Driving in a Winter Wonderland Christmas Eve. Fond memories.
| (This true tale occurred in the early 1990s BCP, Before Cell Phones. My car did not have a GPS system. Oh, and the Tim Hortons in Burks Falls Ontario, Canada did not yet exist.)
The windshield wipers squealed and slapped as they struggled to push the incessant snow. Huge fluffy flakes swirled 'round the car and obliterated the landscape. White drifts obscured guard rails, signage and road markings. This blizzard had blown in to herald Christmas Eve.
For the umpteenth time I checked the defrost setting. Set at the maximum output, the car's heating system pumped out hot air that just managed to clear tiny port holes in the windows.

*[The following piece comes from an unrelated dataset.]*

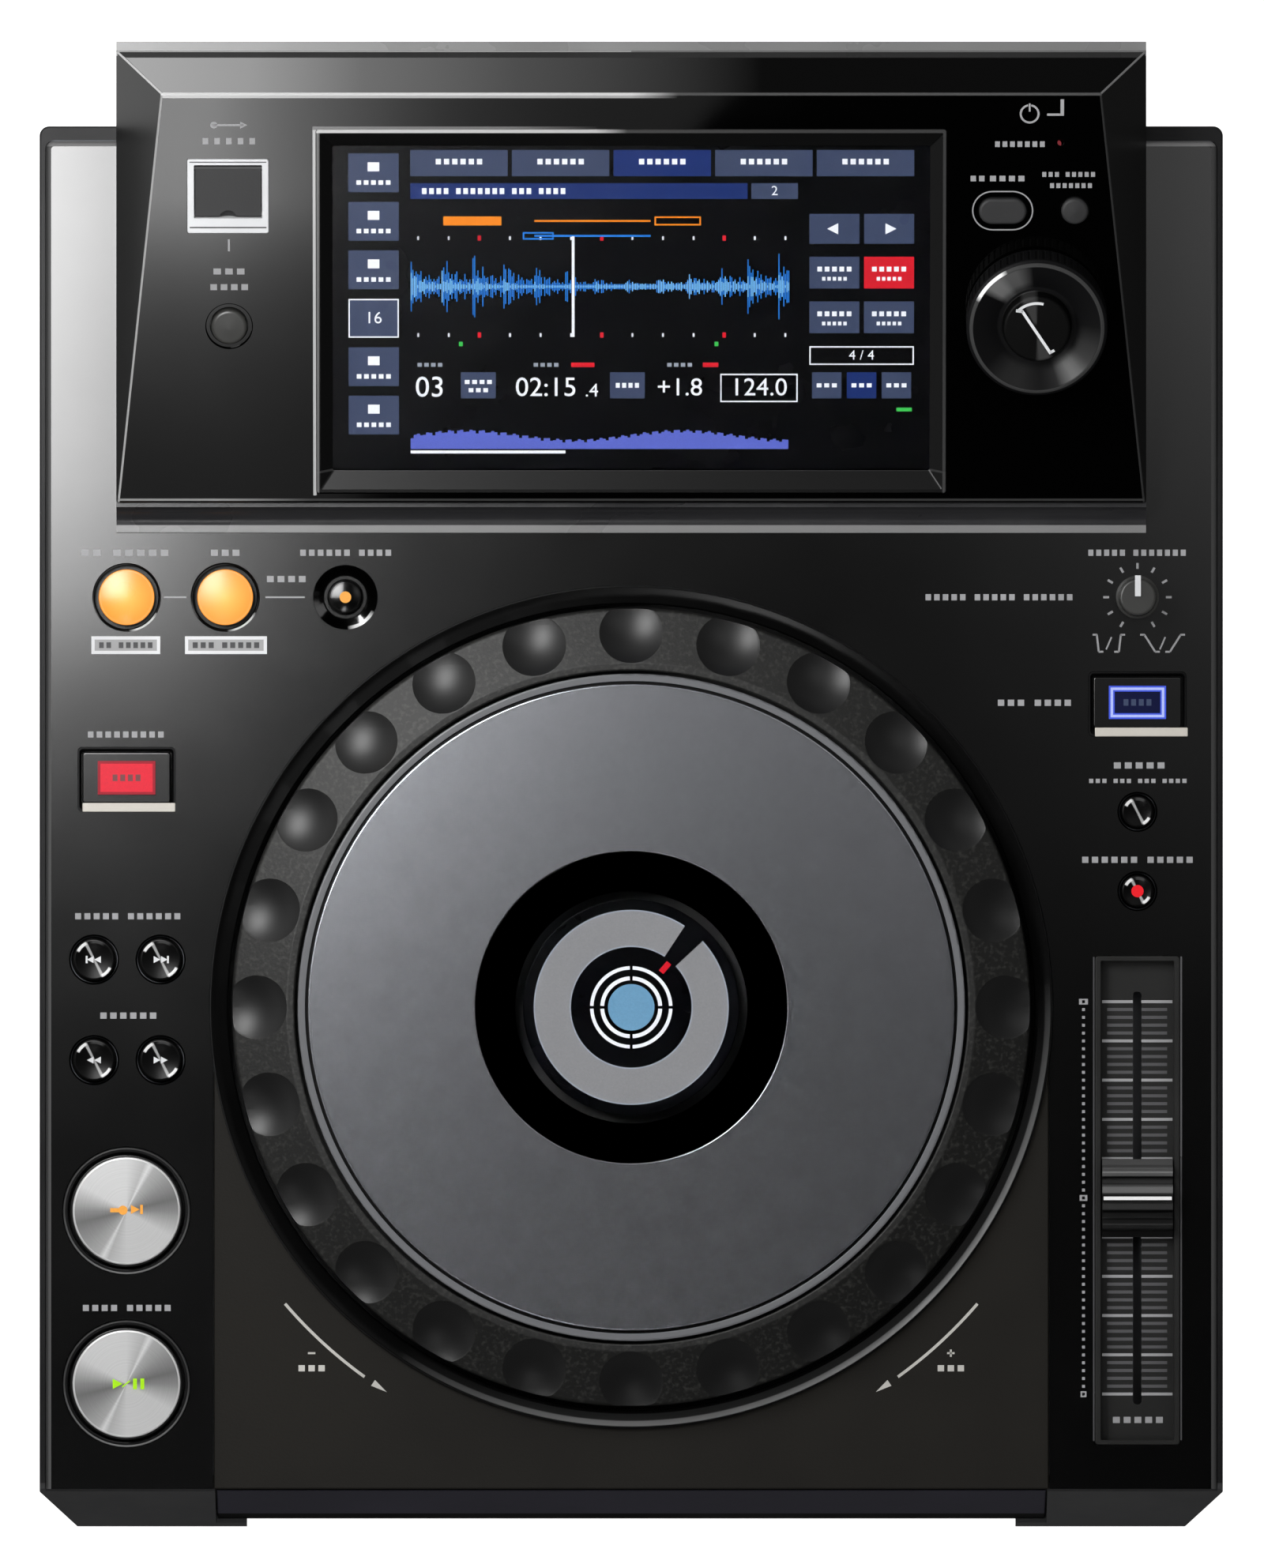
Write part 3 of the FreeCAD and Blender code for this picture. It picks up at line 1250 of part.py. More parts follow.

From the radio, festive carols blared. I encouraged my three young children to sing along. We trilled fa-la-la-la-la. We jingled bells. We belted out a crowd favourite ' Rudolph the Red-Nosed Reindeer.' We sang about not pouting and not crying. Once again, we were warned that Santa notices everything. For a brief respite, no one demanded to know when we would arrive at Nanny's.
Countless times I'd reassured them we'd see their grandparent 'soon', but time seemed to be dragging. They'd waited long enough and now Christmas danced so tantalizingly close. They fidgeted and suffered, strapped in a vehicle for an interminable road trip.

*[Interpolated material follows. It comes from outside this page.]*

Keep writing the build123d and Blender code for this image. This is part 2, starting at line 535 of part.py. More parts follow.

During the initial leg of our journey we'd speculated about once-a-year treats and possible gifts. We anticipated re-connecting with cousins. We shared memories of Nanny's elaborate decorations.

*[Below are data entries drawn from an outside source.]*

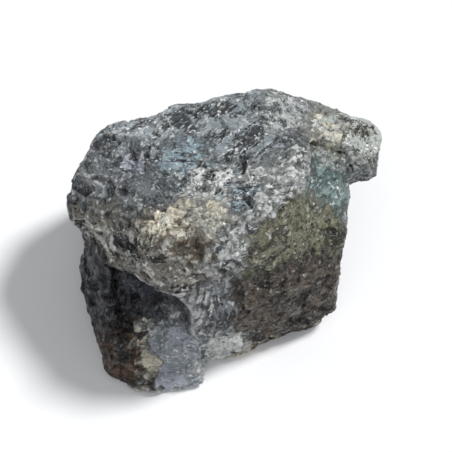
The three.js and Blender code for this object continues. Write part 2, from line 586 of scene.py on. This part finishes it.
def cleave(surface, faces, count, reach, depth, salt):
    """Splits count flat pieces off: each takes what stands above a plane within reach of it.

    The planes lie along the stone's cleavage where that is near the way the surface looks, and
    otherwise nearly along the surface."""
    random = np.random.default_rng(salt)
    points = surface.points
    wandering = drift(points, reach * 0.6, reach * 0.28, salt)
    looks = surface.averaged(surface.normals, 10)
    for _ in range(count):
        middle = random.integers(len(points))
        tilt = random.normal(size=3)
        lift = random.uniform(0.4, 1.0) * depth
        size = random.uniform(0.55, 1.0) * reach
        near = np.flatnonzero(((wandering - wandering[middle]) ** 2).sum(axis=1) < size**2)
        look = looks[near].mean(axis=0)
        look /= np.linalg.norm(look) + 1e-9
        likeness = faces @ look
        best = np.argmax(likeness)
        if likeness[best] > CLEAVAGE_LIKENESS:
            look = faces[best] + tilt * CLEAVAGE_TILT
        else:
            look = look + tilt * SURFACE_TILT
        look /= np.linalg.norm(look)
        height = points[near] @ look
        over = height - np.quantile(height, SPLIT_LEVEL) + lift
        over = np.clip(over, 0, lift * DEEPEST_SPLIT)
        hold = smooth_step(points[near, 2], *SPLIT_HEIGHTS)
        points[near] -= (over * hold)[:, None] * look
    points[:, 2] = np.maximum(points[:, 2], 0)
    surface.normals = surface.find_normals()


# The ways that the front and the two ends look, which no zone's layers give.
UPRIGHT_FACES = ((0.0, -0.97, 0.24), (0.95, -0.3, 0.1), (-0.9, -0.4, 0.2))


def cleavage_faces():
    """The ways that the feldspar's flat faces look: over each zone's layers, and upright."""
    return np.array([zone.across for zone in ZONES.values()] + [*UPRIGHT_FACES])


def find_crests(surface, shares):
    """The pale lips of cleavage steps, worn edges and zone borders, and the creases: how much
    of a crest and of a crease each point is. Worn edges are also painted pale as a highlight,
    and the creases, which sink in, are also painted dark as shade."""
    points = surface.points
    away, _, own = crystals(points, LIP_CRYSTAL, SALTS["lip crystals"])
    warped = drift(points, *LAYER_WAVES, SALTS["layers"]) - 0.20 * away
    width = LIP_WIDTH * (0.5 + own[:, 1])
    held = smooth_step(swell(points, 1.6, SALTS["lip gaps"]), -0.6, 0.2)
    crest = np.zeros(len(points))
    for number, zone in enumerate(ZONES.values()):
        level = warped @ zone.across / zone.step
        step = np.floor(level)
        cell = np.stack([step, np.full_like(step, number), np.zeros_like(step)], axis=1)
        lipped = scattered(cell, SALTS["lipped steps"]) < zone.crests
        lipped = lipped * smooth_step(own[:, 0], 0.0, 0.3)
        slope = np.sqrt(np.clip(1 - (surface.normals @ zone.across) ** 2, 0.04, 1))
        gap = (level - step - 0.5) * zone.step / slope / width
        border = np.minimum(5 * shares[:, number] * (1 - shares[:, number]), 1) * zone.rim
        line = np.exp(-(gap**2)) * lipped * smooth_step(shares[:, number], 0.2, 0.6)
        crest = np.maximum(crest, np.maximum(line, border))
    turn = surface.bulge(BROAD_ROUNDS)
    # convex edges count as crests and are painted pale, partly as wear and partly as a painted
    # highlight
    crest = np.maximum(crest, smooth_step(turn, *EDGE_TURNS))
    # painted shade: creases sink in here, and the material also paints them dark
    crease_and_shade = smooth_step(-turn, *CREASE_TURNS)
    # painted shadow: the gap zone counts as a crease, so it sinks in and is painted dark
    crease_and_shade = np.maximum(crease_and_shade, smooth_step(shares[:, list(ZONES).index("gap")], 0.3, 0.8))
    return crest * held, crease_and_shade


def break_surface(surface, shares, crest, crease_and_shade, settings):
    """Steps, crystals, grains and worn edges, from the largest down."""
    relief = shares @ np.array([zone.relief for zone in ZONES.values()])
    faces = cleavage_faces()
    cleave(surface, faces, *LARGE_SPLITS, SALTS["large splits"])

    warped = drift(surface.points, *LAYER_WAVES, SALTS["layers"])
    strength = 0.5 + 0.5 * swell(surface.points, 4.5, SALTS["step strength"])
    strength = np.clip(strength, 0.1, 0.85)
    shift = np.zeros_like(surface.points)
    for number, zone in enumerate(ZONES.values()):
        waver = 0.12 * swell(surface.points, 1.3, SALTS["step waver"] + number)
        steps = stepped(warped @ zone.across + waver, zone.step, 3.0)
        shift += (shares[:, number] * steps)[:, None] * zone.across
    surface.move(shift * strength[:, None])
    surface.move((LIP_RISE * crest - CRACK_DEPTH * crease_and_shade)[:, None] * surface.normals)

    cleave(surface, faces, *MIDDLING_SPLITS, SALTS["middling splits"])
    for size, tilt, salt in (
        (MIDDLING_SIZE, MIDDLING_TILT, SALTS["middling crystals"]),
        (settings.grain_size / MM, GRAIN_TILT, SALTS["grains"]),
    ):
        height = crystal_height(drift(surface.points, size, 0.3 * size, salt), size, tilt, salt)
        surface.move((height * relief)[:, None] * surface.normals)
    cleave(surface, faces, *SMALL_SPLITS, SALTS["small splits"])
    for _ in range(2):
        bulge = surface.bulge(2)
        spike = np.clip(np.abs(bulge) - SPIKE_LIMIT, 0, None) * np.sign(bulge)
        surface.move(-spike[:, None] * surface.normals)


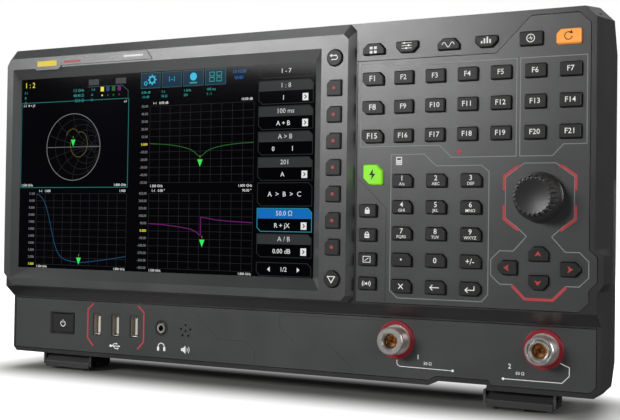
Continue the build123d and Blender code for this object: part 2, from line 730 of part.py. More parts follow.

Our merriment dissipated around the time we were diverted from Highway 401 and re-routed to a secondary road. Adverse weather conditions aka whiteouts forced the closure of this major artery. With this storm front we would not be traversing the familiar 401-400-11 corridor. For the first time, we forged a new path between Kitchener and Sundridge.
So, I found myself chauffeuring the four of us in a northerly direction along an unfamiliar road while a snowstorm raged . Darkness descended. Headlights and tail lights muted, blurred. A pale halo preceded us. We burrowed a narrow tunnel through the whiteness.
Here and there, starbursts of red, blue, yellow and green flickered. We grew silent lulled by the muffling snowflakes.
In the sudden bright illumination of a gas station I noticed an unexpected figure.
"Hey, look, ' I exclaimed as I pointed.
Wiping the condensation from their windows, my subdued passengers blinked in surprise. Santa himself bundled in his distinctive red suit hunched at the pumps dispensing gas. I couldn't resist.
"Even Santa has a second job to pay for Christmas. We have plenty of time before he flies his sleigh."
Before long, traffic dwindled and we continued our steady drive. According to radio reports, the road we were following had closed behind us. Even if I had not been determined to reach Sundridge, I could not turn around now.
From the back seat gentle snoring erupted. Both of my daughters had succumbed to the lure of slumber.
I glanced over at my silent son who had chosen to ride shotgun. He stared unblinkingly at the windshield every muscle tensed. When I caressed his cheek he startled.
"Are you okay? Aren't you tired?"
Christopher shook his head.
"Mom, do you know where we are? This isn't the right way to Nanny's."
He raised a valid point. No, I did not know exactly where we were, but I sensed we were travelling in the required direction, and we would find Sundridge. Although I did not give voice to my thoughts, I suspected Chris would not have questioned his father under these circumstances.
Seeking something to reassure my worried son I realized that the snowfall had abated. In that minute, I noticed a transport truck in front of us. Out of the white void, it appeared in all its bulkiness. I recognized the Tim Hortons logos on the trailer and I hatched my plan.
"Do you see that truck in front of us?"
Christopher nodded, "Uh huh." "Well, it's a Tim Hortons transport. It's on its way to North Bay. You know there are Timmies there, right? He has to pass Sundridge on his way to The Bay. I'll follow him. He knows where he's going."
I held my breath. I did not know if Chris would accept my logic. I had no idea where that semi intended to travel. I had no clue as to where we were in relation to our final destination. As the swirling snow returned to cloak the big rig, I prayed it would stay on the road, create a path of less resistance for my vehicle and not lead me astray.
To my amazement, Chris visibly relaxed. He unclenched his hands. He crossed his legs. He rested his head against the upholstery.
For the remainder of our trek the glimmering red tail lights of that Tim Hortons transport guided me. We motored steadily along, the sole two vehicles inching northward. I've never been certain the driver knew I followed in his wake. He sailed in a plume of glittering white.
After what seemed like an eternity familiar landmarks announced our exultant arrival in Sundridge. I swear a beam of light emanated from the semi and it glowed as I signaled my intention to turn onto the Main Street. With a grateful unseen wave, I last saw my Rudolph and his semi-sleigh 'flying' north-bound undeterred by a Christmas Eve blizzard.